As his father-in-law's sole business partner from 1815 to 1834, Bidermann oversaw the accounts, purchased supplies, arranged sales, and managed personnel. He inherited his father's shares in 1817, expanding his stake in the company. He ran the entire business between 1828, when E. I. du Pont's wife Sophie died, and 1834, when E. I. du Pont followed her to the grave. E. I. du Pont de Nemours & Company was then producing nearly one million pounds of gunpowder annually. After their father's death, the seven du Pont heirs asked Bidermann to serve as CEO and train Alfred V. du Pont to lead the company. Bidermann paid off the company's debts and bought out the French shareholders, making the du Pont family the full owners. In 1837, Bidermann retired in favor of Alfred, planning to live off the substantial income generated by his and his wife's shares.

==Winterthur estate==
On April 4, 1837, Bidermann purchased from the du Pont heirs a 450-acre tract in northwestern Delaware, which E. I. du Pont had acquired between 1810 and 1818 and used for sheep grazing and fodder. For the ensuing quarter century, Bidermann's occupation was one of a gentleman farmer. He constructed a three-story Greek Revival mansion of his own design, planted extensive gardens and orchards, bred livestock, and developed a model farm and dairy. He was active in the day-to-day management of the farm, often rising before dawn to oversee the morning chores. No later than 1842, he named his estate "Winterthur" after his childhood and ancestral home in Switzerland.

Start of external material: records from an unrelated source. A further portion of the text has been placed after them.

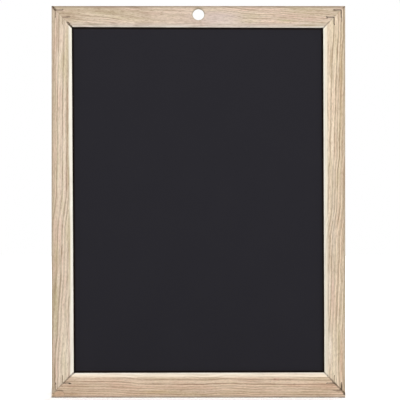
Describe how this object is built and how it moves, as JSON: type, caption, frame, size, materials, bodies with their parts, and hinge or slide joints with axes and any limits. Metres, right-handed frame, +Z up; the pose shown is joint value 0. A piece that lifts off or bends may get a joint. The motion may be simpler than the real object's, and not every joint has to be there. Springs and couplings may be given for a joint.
{
  "type": "chalkboard",
  "caption": "Small upright chalkboard: a thin black writing panel in a mitred raw pine frame with a hanging hole through the top rail.",
  "frame": {"origin": "centre of the hanging hole where it meets the rear face, which is the plane that lies against the wall", "axes": "+Z up the board, +Y out of the rear face into the wall, so the writing face looks along -Y and +X is to the right of someone facing it"},
  "size_m": [0.3, 0.012, 0.4],
  "materials": {
    "pine_rail": "planed raw pine, unvarnished",
    "pine_stile": "planed raw pine, unvarnished, the paler pieces",
    "fibreboard": "raw sawn hardboard edge",
    "writing_black": "matt black chalk-writing facing with a fine tooth",
    "nail_steel": "plain rolled steel strip, slightly dulled"
  },
  "bodies": {
    "root": {"top_rail": "pine_rail", "bottom_rail": "pine_rail", "left_stile": "pine_stile", "right_stile": "pine_stile", "panel_core": "fibreboard", "front_writing_sheet": "writing_black", "rear_writing_sheet": "writing_black", "v_nail_top_left_inner": "nail_steel", "v_nail_top_left_outer": "nail_steel", "v_nail_top_right_inner": "nail_steel", "v_nail_top_right_outer": "nail_steel", "v_nail_bottom_left_inner": "nail_steel", "v_nail_bottom_left_outer": "nail_steel", "v_nail_bottom_right_inner": "nail_steel", "v_nail_bottom_right_outer": "nail_steel"}
  },
  "joints": []
}
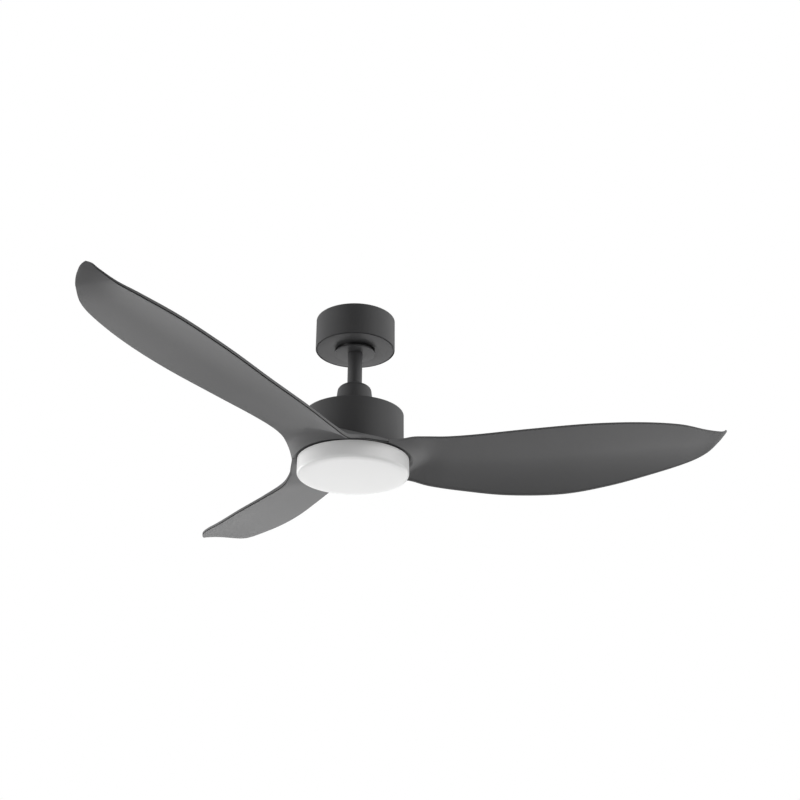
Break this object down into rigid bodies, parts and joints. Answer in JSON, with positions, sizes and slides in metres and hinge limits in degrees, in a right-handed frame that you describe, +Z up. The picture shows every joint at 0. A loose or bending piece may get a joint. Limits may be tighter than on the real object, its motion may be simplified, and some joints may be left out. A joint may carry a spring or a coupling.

Like his du Pont relatives, Bidermann was a staunch Whig and Union supporter. His wife's favorite riding horse was named Henry Clay, in honor of the Kentucky senator.

Bidermann's health began to fail in the late 1850s, obliging him to rent out parts of the farm. After his wife Evelina died on March 19, 1863, he left Winterthur to reside with his son's family in France. Bidermann died in Paris on June 8, 1865. E. I. du Pont de Nemours and Company owed its early success in no small part to his leadership.

The Winterthur estate passed to Bidermann's son, James Irénée Bidermann, who had attended the École Polytechnique, married a Frenchwoman in 1844, and chosen not to return to America. James sold the Winterthur Estate to Henry du Pont, who intended it as a domicile for his eldest son, Henry Algernon. Passed down through the family, the estate became the Winterthur Museum, Garden and Library in 1952 and "houses one of the nation's outstanding collections of furniture and the decorative arts."